Porsche has long been masterful at maintaining a hierarchy. Two days on mainland Australia’s most spectacular driving route has been instructive. The most extreme Cayman that has ever been sold still can’t quite hold a candle to a 911 pared back to its essence. That it comes close is praise indeed, and 245km on a world-class loop is enough to tell us all we need to know about the latest 911.
We roll into Bright and grab coffees and pies. Most of the shops are now shuttered, business owners giving up on the strangulated trickle of tourist dollars. These are strange times. I point the nose of the 911 towards home, gun the engine and grin. When the world seems to shift on its axis, it’s reassuring to know there are certain unflinching constants.

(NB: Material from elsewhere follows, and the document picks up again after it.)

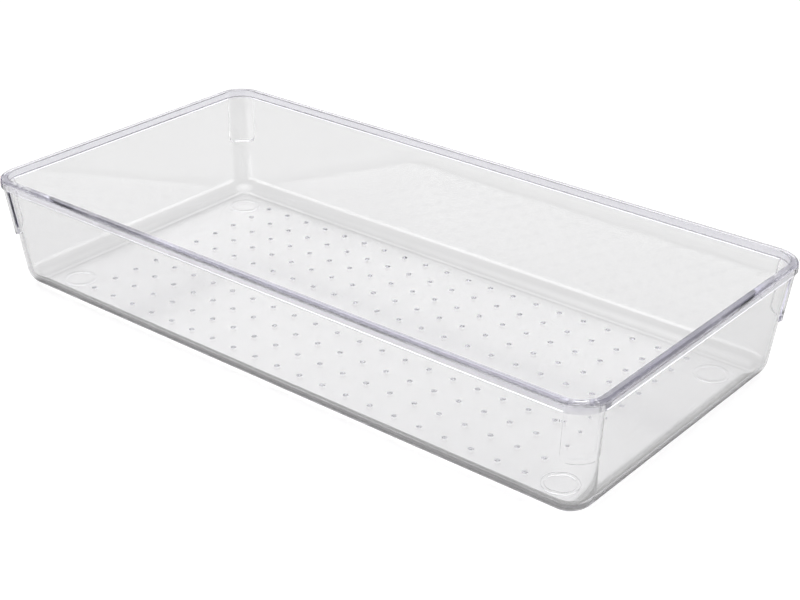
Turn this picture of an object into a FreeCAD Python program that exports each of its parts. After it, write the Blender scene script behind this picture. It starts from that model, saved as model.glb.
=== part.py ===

GT4’s evolution of the species
Porsche has already promised a PDK version of the Cayman GT4 (and its sibling, the Boxster Spyder) due at the end of this year. That ought to shave the 0-100 time nearer to 4.2 seconds with launch control and almost seamless upshifts. Beyond that, there’s the tantalising prospect of, for the very first time, an RS version of the GT4. Porsche engineers claim there’s more to come from the 4.0-litre unit, and aggressive aero and cooling, a big wing and centre-lock wheels are all on the agenda.
Clocking on: the data doesn’t lie
Sometimes you just know when you’ve nailed the perfect run. A sharp getaway in the Cayman GT4 with just the merest skerrick of tyre squeal, three crisp upshifts and we’re done. It’s not going to go quicker than that today. Imagine our surprise then, when the VBOX told us it had negotiated 100km/h in 4.7 seconds, exactly the same time we got from the base 718 Cayman 2.0 with PDK. By contrast, the 911 managed a blistering 3.9-second run through 100km/h and aced the GT4 through 400m too, stopping the clock at 12.1sec versus 12.8.